- TASK PROMPT
Determine which lines contain the word "attach", then copy those lines.

- COLLECTED MATERIAL
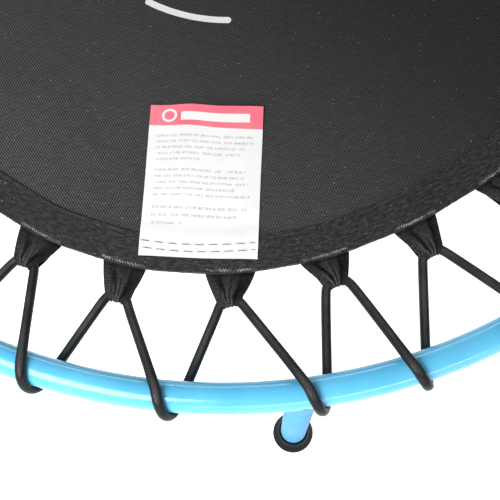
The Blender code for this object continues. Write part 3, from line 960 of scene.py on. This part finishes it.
def make_cord(finish, sways, path):
    """One cord round the whole ring, in a piece for each tab."""
    sides = 18
    across, upward = carried_frames(path)
    angles = circle(sides)
    cosines, sines = np.cos(angles)[None, :, None], np.sin(angles)[None, :, None]
    circles = across[:, None] * cosines + upward[:, None] * sines
    heading = unit(path * np.array([1.0, 1.0, 0.0]))
    from_tube = path - heading * RING_RADIUS - np.array([0.0, 0.0, RING_HEIGHT])
    distance = np.linalg.norm(from_tube, axis=1)
    outwards = from_tube / distance[:, None]
    pressed = 1 - smooth_step(distance - TUBE_RADIUS - CORD_RADIUS, 0.0, 0.008)
    depth = np.einsum("ijk,ik->ij", circles, outwards)
    circles = circles * (1 + 0.06 * pressed)[:, None, None]
    squeeze = pressed * (1.06 - CORD_PRESSED / CORD_RADIUS)
    circles = circles - (depth * squeeze[:, None])[:, :, None] * outwards[:, None]
    rings = path[:, None] + circles * CORD_RADIUS
    splits = []
    for k in range(TAB_COUNT):
        points = wrap(k, sways[k])
        middle = (points[WRAP_STEPS // 2] + points[WRAP_STEPS // 2 + 1]) / 2
        splits.append(int(np.argmin(np.linalg.norm(path - middle, axis=1))))
    for k in range(TAB_COUNT):
        start, end = splits[k - 1], splits[k]
        chosen = [i % len(path) for i in range(start, end + 1 if end > start else end + 1 + len(path))]
        piece = surface(f"cord_run_{k + 1:02d}", rings[chosen], finish, around=True, caps=True)
        azimuth = tab_azimuth(k)
        reach = RING_RADIUS - TUBE_RADIUS - (0.027 if k == CLIP_TAB else 0.004)
        start_at = polar(reach, azimuth, MAT_HEIGHT)
        end_at = polar(BIGHT_RADIUS + hand_laid(k)[1] + 0.014, azimuth, MAT_HEIGHT)
        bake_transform(piece)
        if k == 0:
            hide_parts("elastic_cord")


def make_clip(finish):
    """The sleeve over the cord's two ends, with two crimps."""
    start, end = wrap(CLIP_TAB - 1, 0.0)[-1], bight(CLIP_TAB)[0]
    middle, direction = start + (end - start) * CLIP_SHARE, unit(end - start)
    side = unit(np.cross(direction, UP))
    up = np.cross(side, direction)
    places = np.linspace(-CLIP_LENGTH / 2, CLIP_LENGTH / 2, 45)
    crimp = hump(places, -0.005, 0.0016) + hump(places, 0.005, 0.0016)
    end_round = 0.0005 * np.clip(np.abs(places) / (CLIP_LENGTH / 2) * 12 - 11, 0, 1)
    rows = []
    for angle in circle(36):
        flat = 1 - 0.10 * crimp * (0.5 + 0.5 * math.cos(6 * angle))
        outer = CLIP_OUTSIDE * flat - 0.0007 * crimp - end_round
        inner = np.full(3, CORD_RADIUS + 0.00015)
        reach = np.concatenate([outer, inner])
        spots = np.concatenate([places, [places[-1], 0.0, places[0]]])
        across = side * math.cos(angle) + up * math.sin(angle)
        rows.append(middle + spots[:, None] * direction + reach[:, None] * across)
    clip = surface("crimped_clip", rows, finish, around=True, along=True)
    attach(clip, "root")
    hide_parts("cord_clip")


# ---------------------------------------------------------------- tabs


def held_cord(path, index, places):
    """The cord's line inside a tab, in the tab's own axes: along the hem, outwards and up. places are
    distances along the cord from its middle there. Also gives the direction level with it and outwards."""
    azimuth = tab_azimuth(index)
    axes = np.stack([polar(1.0, azimuth + math.pi / 2, 0.0), polar(1.0, azimuth, 0.0), UP])
    local = path @ axes.T
    middle = np.array([0.0, BIGHT_RADIUS + hand_laid(index)[1], MAT_HEIGHT - TAB_DROP])
    nearest = int(np.argmin(np.linalg.norm(local - middle, axis=1)))
    line = local[np.arange(nearest - 25, nearest + 26) % len(path)]
    run = run_along(distances(line))
    run -= run[25]
    points = np.stack([np.interp(places, run, line[:, i]) for i in range(3)], -1)
    slopes = np.gradient(line, run, axis=0)
    ahead = unit(np.stack([np.interp(places, run, slopes[:, i]) for i in range(2)], -1))
    return axes, points, np.stack([-ahead[:, 1], ahead[:, 0], np.zeros(len(places))], -1)


def make_tab(index, finish, path, random):
    """Webbing sewn under the hem, folded into a left panel, a middle one and a tucked right one, gathered
    at the bottom and looped round the cord."""
    columns = np.linspace(-1, 1, 81)
    axes, cord, outwards = held_cord(path, index, columns * TAB_HELD / 2)
    valley, tuck = random.uniform(-0.44, -0.28), random.uniform(0.34, 0.54)
    depth, tucked_panel_shade = random.uniform(0.75, 1.15), random.uniform(0.45, 0.72)
    ridges = [(random.uniform(-0.5, -0.3), 0.075), (random.uniform(-0.14, 0.0), 0.085),
              (random.uniform(0.16, 0.34), 0.075)]
    crease = random.uniform(0.0, 0.18)
    reach = CORD_RADIUS + 0.0001 + WEB / 2
    root_top = MAT_HEIGHT - HEM_HALF - 0.0005 - WEB / 2
    lean, share_of_width = hand_laid(index)[3:]
    width = TAB_HEM_WIDTH * share_of_width
    wave = random.uniform(0, math.tau, 3)

    def low(share):
        """How deep the cloth lies across the tab, from 0 to 1."""
        line = valley + 0.16 * share
        dip = 0.85 * hump(columns, line, 0.20 - 0.06 * share)
        right = smooth_step(columns, tuck - 0.08, tuck + 0.08)
        right = right * (1 - 0.2 * smooth_step(columns, tuck + 0.2, 1.0))
        small = 0.30 * hump(columns, crease + 0.05 * share, 0.05) * smooth_step(share, 0.1, 0.6)
        left = 0.22 * smooth_step(-columns, 0.45, 1.0)
        return np.maximum.reduce([dip, right, small, left])

    def gathered(share):
        """The short ridges at the bottom, from 0 to 1."""
        high = sum(hump(columns, at - 0.05 * (1 - share), size) for at, size in ridges)
        return high * smooth_step(share, 0.45, 0.9) * (1 - smooth_step(np.abs(columns), 0.6, 0.9))

    rows, tones = [], []

    def lay(points, share, side=1.0):
        rows.append(points)
        right = smooth_step(columns, tuck - 0.06, tuck + 0.08)
        between = smooth_step(share, 0.6, 1.0) * (1 - smooth_step(np.abs(columns), 0.45, 0.7))
        lit = 0.28 * hump(columns, valley + 0.34, 0.13) * (1 - 0.5 * share)
        # The tone is painted light and shade. It is darker in the folds, on the tucked right panel, between
        # the bottom ridges, at the left edge, under the hem's edge and on the lower layer. It is lighter on
        # the ridges and along the middle panel, with a random wave of tone on top.
        tone = 1.05 - 0.50 * low(share) * (1 - right) + 0.60 * gathered(share) - tucked_panel_shade * right + lit
        tone -= 0.45 * between * (1 - np.minimum(gathered(share), 1.0))
        tone += 0.10 * np.sin(2.2 * columns + wave[0]) + 0.06 * np.sin(9 * columns + 3 * share + wave[1])
        tone -= 0.15 * smooth_step(-columns, 0.82, 1.0) + 0.35 * (1 - smooth_step(share, 0.0, 0.16))
        tones.append(np.clip(tone if side > 0 else tone * 0.5, 0.06, 1.6))

    def run(side, shares):
        """One layer between the root and the cord, the upper one for side 1 and the lower for side -1."""
        root = root_top if side > 0 else root_top - 0.0022
        turn = math.radians(112)
        goal = cord + reach * (outwards * math.cos(turn) + UP * math.sin(turn) * side)
        off = (columns * width / 2 * (1.0 if side > 0 else 0.88) + lean) / HEM_RADIUS
        edge = rim(tab_azimuth(index) + off) + 0.0002
        start = np.stack([edge * np.sin(off), edge * np.cos(off), np.full_like(columns, root)], -1)
        for share in shares:
            if share < 0:
                lay(start + np.array([0.0, share, 0.0]), 0.0, side)
                continue
            point = start + (goal - start) * share
            swell = (0.030 if side > 0 else -0.09) * math.sin(math.pi * share)
            point[:, 0] += (point[:, 0] - lean * (1 - share)) * swell
            fold = 0.0029 * depth * math.sin(math.pi * min(0.88, 0.05 + share * 0.95)) ** 0.9
            fold *= 1 - smooth_step(share, 0.6, 1.0) * 0.85
            bow = 0.0010 * math.sin(math.pi * share)
            shift = side * bow - fold * low(share) * (1.0 if side > 0 else 1.05)
            point[:, 2] += shift + side * 0.0013 * gathered(share)
            lay(point, share, side)

    run(1, [*TAB_ROOT, *np.linspace(0, 1, 30)])
    for angle in np.linspace(100, -100, 17):
        turn = math.radians(angle)
        bulge = reach + 0.0014 * gathered(1.0) + 0.0002 * np.sin(14 * columns + wave[2]) * math.cos(turn)
        bulge = bulge - 0.0002 * smooth_step(np.abs(columns), 0.8, 1.0)
        lay(cord + bulge[:, None] * (outwards * math.cos(turn) + UP * math.sin(turn)), 1.0)
    run(-1, [*np.linspace(1, 0, 16), *TAB_ROOT[::-1]])
    middle = np.array(rows)
    normals = unit(np.cross(np.gradient(middle, axis=1), np.gradient(middle, axis=0)))
    above, below = middle - normals * WEB / 2, middle + normals * WEB / 2
    loop = np.concatenate([above, below[:, ::-1]], axis=1)
    shades = np.concatenate([tones, np.array(tones)[:, ::-1]], axis=1)
    tab = surface(f"tab_loop_{index + 1:02d}", loop @ axes, finish, around=True, caps=True, sharp=70,
                  tones=shades)
    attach(tab, "mat")
    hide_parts(f"mat_tab_{index + 1:02d}")


# ---------------------------------------------------------------- label


def label_frame():
    """The label's middle, and the directions to its lower end and across it."""
    down = np.array([math.cos(LABEL_TURN), math.sin(LABEL_TURN)])
    return np.array(LABEL_CENTRE), down, np.array([-down[1], down[0]])


def label_top(x, y):
    """The height of the cloth or hem under the label."""
    radius = np.hypot(x, y)
    azimuth = np.arctan2(y, x)
    inner = rim(azimuth) - HEM_WIDTH
    step = smooth_step(radius, inner - 0.0140, inner + 0.0004)
    return MAT_HEIGHT + CLOTH_HALF + (HEM_HALF - CLOTH_HALF) * step + sag(x, y)


def make_label(finish, dark):
    centre, down, across = label_frame()
    lengths = np.linspace(-LABEL_LENGTH / 2, LABEL_LENGTH / 2, 90)
    widths = np.linspace(-LABEL_WIDTH / 2, LABEL_WIDTH / 2, 61)
    thickness = 0.00035
    rows = []
    for length in lengths:
        share = length / LABEL_LENGTH + 0.5
        waist = 0.993 - 0.010 * share + 0.002 * math.sin(9 * share)
        bulge = -0.0018 * hump(widths, -0.014, 0.016) + 0.0003 * np.sin(widths * 90)
        shift = bulge * (1 - share) + 0.0004 * np.sin(widths * 55 + 1) * share
        x = centre[0] + down[0] * (length + shift) + across[0] * widths * waist
        y = centre[1] + down[1] * (length + shift) + across[1] * widths * waist
        lift = 0.0005 * (1 + np.sin(widths * 60 + 4 * share)) * (1 - smooth_step(share, 0.55, 0.85))
        lift += 0.0005 + 0.0009 * np.exp(-share / 0.06) * (1 + np.sin(widths * 45))
        top = np.stack([x, y, label_top(x, y) + lift + thickness], -1)
        rows.append(np.concatenate([top, top[::-1] - np.array([0.0, 0.0, thickness])], axis=0))
    label = surface("satin_label", rows, finish, around=True, caps=True, sharp=60)
    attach(label, "mat")
    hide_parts("sewn_label")
    sewn = []
    for row, late in ((0.0566, 0.0), (0.0628, 0.02)):
        for begin in np.arange(0.008, 0.93, 0.115) + late:
            places = []
            for share in (begin, min(begin + 0.080, 0.975)):
                width = (share - 0.5) * LABEL_WIDTH * 0.985
                length = row + 0.0033 * (1 - (2 * share - 1) ** 2) - 0.0010 * (share - 0.5)
                x, y = centre + down * length + across * width
                places.append(np.array([x, y, float(label_top(x, y)) + 0.0009 + thickness]))
            sewn.append(places)
    seam = stitches("label_seam", sewn, 0.00028, dark)
    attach(seam, "mat")


# ---------------------------------------------------------------- studio


def area_light(name, place, aim, size, energy):
    data = bpy.data.lights.new(name, "AREA")
    data.shape = "RECTANGLE"
    data.size, data.size_y = size
    data.energy = energy
    light = bpy.data.objects.new(name, data)
    light.location = place
    light.rotation_mode = "QUATERNION"
    light.rotation_quaternion = (Vector(aim) - Vector(place)).to_track_quat("-Z", "Y")
    bpy.context.scene.collection.objects.link(light)


def make_studio():
    ends = (-FLOOR_REACH, FLOOR_REACH)
    floor = surface("studio_floor", [[(x, y, FLOOR_HEIGHT) for y in ends] for x in ends], floor_finish())
    if floor.data.polygons[0].normal.z < 0:
        floor.data.flip_normals()
    world = bpy.data.worlds.new("studio")
    world.use_nodes = True
    nodes, links = world.node_tree.nodes, world.node_tree.links
    height = nodes.new("ShaderNodeSeparateXYZ")
    links.new(nodes.new("ShaderNodeTexCoord").outputs["Generated"], height.inputs[0])
    glow = nodes.new("ShaderNodeMapRange")
    glow.interpolation_type = "SMOOTHSTEP"
    for index, value in ((1, 0.15), (2, 0.45), (3, 1.0), (4, 0.17)):
        glow.inputs[index].default_value = value
    links.new(height.outputs[2], glow.inputs[0])
    links.new(glow.outputs[0], nodes["Background"].inputs[1])
    nodes["Background"].inputs[0].default_value = (1.0, 1.0, 1.0, 1.0)
    scene = bpy.context.scene
    scene.world = world
    scene.view_settings.view_transform = "Standard"
    area_light("key", (-0.62, -0.86, 0.96), (-0.1, -0.3, 0.2), (0.75, 0.6), 14.5)
    area_light("back_strip", (-0.3, 2.9, 1.1), (0.0, -0.4, 0.2), (3.0, 0.12), 16)
    area_light("front_strip", (0.5, -3.3, 1.0), (0.0, -0.4, 0.2), (3.0, 0.25), 26)
    data = bpy.data.cameras.new("camera")
    data.lens = CAMERA_LENS
    camera = bpy.data.objects.new("camera", data)
    scene.collection.objects.link(camera)
    right = CAMERA_AHEAD.cross(CAMERA_UP).normalized()
    up = right.cross(CAMERA_AHEAD).normalized()
    turn = Matrix((right, up, -CAMERA_AHEAD.normalized())).transposed()
    camera.matrix_world = Matrix.Translation(CAMERA_PLACE) @ turn.to_4x4()
    scene.camera = camera


# ---------------------------------------------------------------- the whole object


def main():
    random = np.random.default_rng(SEED)
    paint = blue_paint("glossy_powder_coat", 1.0, (0.108, 0.515, 0.830), (0.134, 0.570, 0.880))
    # The sockets, welds and legs get a copy of the blue paint with less gloss and a darker base colour. The
    # darker colour is painted shade that offsets the brighter light they get.
    satin = blue_paint("shaded_satin_powder_coat", 0.1, (0.046, 0.315, 0.600), (0.062, 0.360, 0.640))
    steel, black = zinc(), rubber()
    pale = thread("pale_thread", grey(0.08), grey(0.55))
    dark = thread("dark_thread", grey(0.020), grey(0.06))
    webbing = tab_webbing()
    make_ring(paint)
    for k in range(LEG_COUNT):
        make_socket(k, satin)
        make_weld(k, satin, random)
        make_stud(k, steel)
        make_leg_tube(k, satin)
        make_foot(k, black)
    make_cloth(mat_cloth())
    make_hem(hem_webbing(), random)
    make_hem_stitches(pale, dark, random)
    sways, path = lay_cord(random)
    for k in range(TAB_COUNT):
        make_tab(k, webbing, path, random)
    make_cord(cord_sheath(), sways, path)
    make_clip(steel)
    make_label(label_print(), dark)
    make_studio()


main()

- OUTPUT OF THE TASK
    attach(clip, "root")
    attach(tab, "mat")
    attach(label, "mat")
    attach(seam, "mat")